▶ _EXERCISE GOAL_:
Each line from the start of the data below through the one containing "wasm.setup();" must be reproduced exactly.

▶ _PROVIDED DATA_:
********

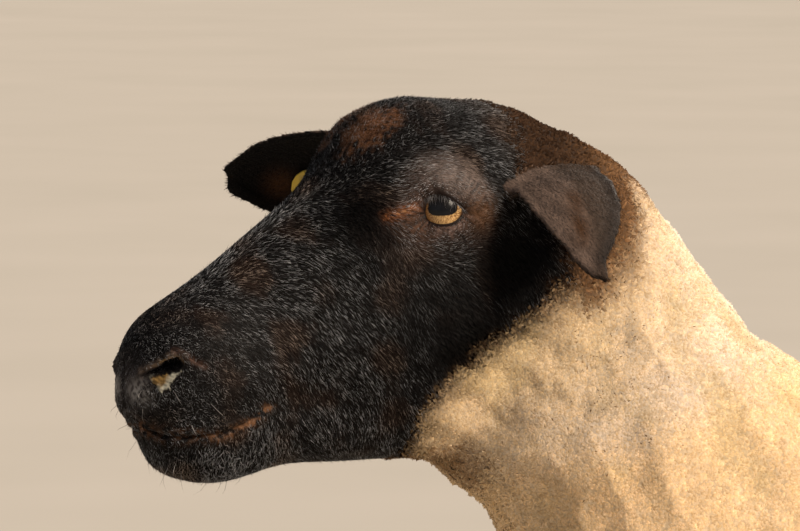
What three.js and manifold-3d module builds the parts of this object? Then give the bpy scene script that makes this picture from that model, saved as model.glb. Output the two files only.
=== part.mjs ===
// A shorn black-headed mutton sheep, standing square with its head raised and turned to its left.
// Millimetres, +Z up. The sheep faces -Y and its left side is +X; it stands on z = 0.
// Every solid is the outer form of the animal, out to the tips of wool and hair.
import * as THREE from "three";
import { mergeVertices } from "three/addons/utils/BufferGeometryUtils.js";
import Module from "manifold-3d";

const wasm = await Module();
wasm.setup();

// ---- Driving dimensions -------------------------------------------------------------------
const GAP = 0.4; // the thin cut between neighbouring parts
const BACK_HEIGHT = 745; // withers, wool included
const CHEST_FLOOR = 388; // underside of the chest
const RUMP_END = 452; // y of the back of the rump
const HEAD = {
  origin: new THREE.Vector3(45, -577, 873), // midway between the two eyes
  turn: 22, // degrees to the left of the body's line
  pitch: 22, // degrees that the long axis of the head falls towards the nose
  noseTip: 203, // along the long axis, from the origin
};
const EYE = { radius: 14.5, side: 45, forward: 0, up: 0, axis: [0.42, 0.9, 0.06] };
const LID = { radius: 16.4, long: 14.6, high: 8.6 };
const EAR = { thick: 4.2 };
const TAG = { radius: 13, thick: 2.2, pin: 2.4, bossRadius: 6, bossThick: 3 };
const CLAW = { long: 60, wide: 23, high: 44, toeSlope: 56, coronetFront: 34, coronetHeel: 19 };
// The feet's lines, how far the toes stand before them, and where the legs leave the trunk.
const DEWCLAW = { half: [6, 7, 9], sideways: 12.5, behind: 15, height: 68, lean: -0.5 };
const FORE = { y: -304, x: 77, toe: -20, cut: 436, joints: [252, 98] };
const HIND = { y: 384, x: 82, toe: -27, cut: 470, joints: [242, 100] };

const COLOURS = {
  black_hair: [0x171412, 0.62],
  ear_hair: [0x2b2523, 0.7],
  fleece: [0xd9b98c, 0.95],
  hoof: [0x2b2622, 0.55],
  eye: [0xb9853c, 0.08],
  tag: [0xd8b21a, 0.45],
};

// ---- Small tools --------------------------------------------------------------------------
const radians = THREE.MathUtils.degToRad;
const smooth = (lo, hi, x) => THREE.MathUtils.smoothstep(x, lo, hi);
const X = new THREE.Vector3(1, 0, 0);
const Y = new THREE.Vector3(0, 1, 0);
const Z = new THREE.Vector3(0, 0, 1);

// A smooth curve through [x, value] pairs that never overshoots them.
function through(...knots) {
  const n = knots.length;
  const slope = knots.slice(1).map(([x, v], i) => (v - knots[i][1]) / (x - knots[i][0]));
  const tangent = knots.map((_, i) => {
    if (i === 0) return slope[0];
    if (i === n - 1) return slope[n - 2];
    const [a, b] = [slope[i - 1], slope[i]];
    return a * b <= 0 ? 0 : (2 * a * b) / (a + b);
  });
  return (x) => {
    if (x <= knots[0][0]) return knots[0][1];
    if (x >= knots[n - 1][0]) return knots[n - 1][1];
    let i = 0;
    while (x > knots[i + 1][0]) i += 1;
    const [x0, v0] = knots[i];
    const [x1, v1] = knots[i + 1];
    const w = x1 - x0;
    const t = (x - x0) / w;
    const s = 1 - t;
    return (
      v0 * (1 + 2 * t) * s * s +
      v1 * t * t * (3 - 2 * t) +
      w * (tangent[i] * t * s * s - tangent[i + 1] * t * t * s)
    );
  };
}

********

▶ _CORRECT RESPONSE_:
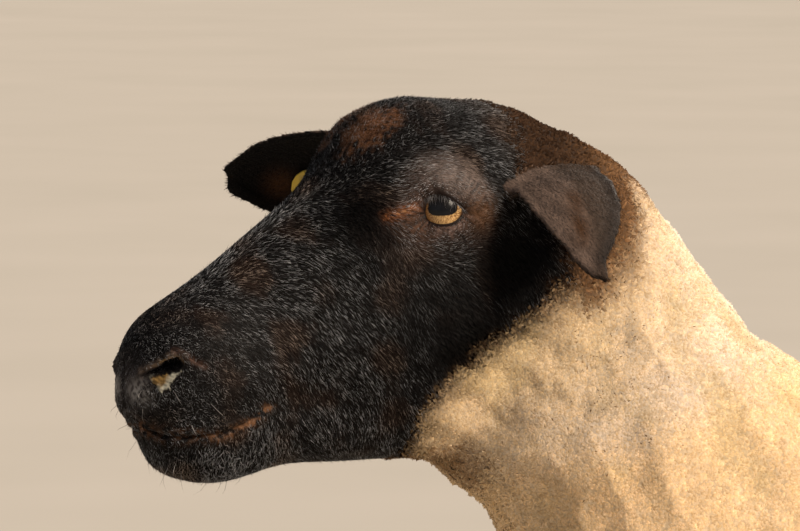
What three.js and manifold-3d module builds the parts of this object? Then give the bpy scene script that makes this picture from that model, saved as model.glb. Output the two files only.
=== part.mjs ===
// A shorn black-headed mutton sheep, standing square with its head raised and turned to its left.
// Millimetres, +Z up. The sheep faces -Y and its left side is +X; it stands on z = 0.
// Every solid is the outer form of the animal, out to the tips of wool and hair.
import * as THREE from "three";
import { mergeVertices } from "three/addons/utils/BufferGeometryUtils.js";
import Module from "manifold-3d";

const wasm = await Module();
wasm.setup();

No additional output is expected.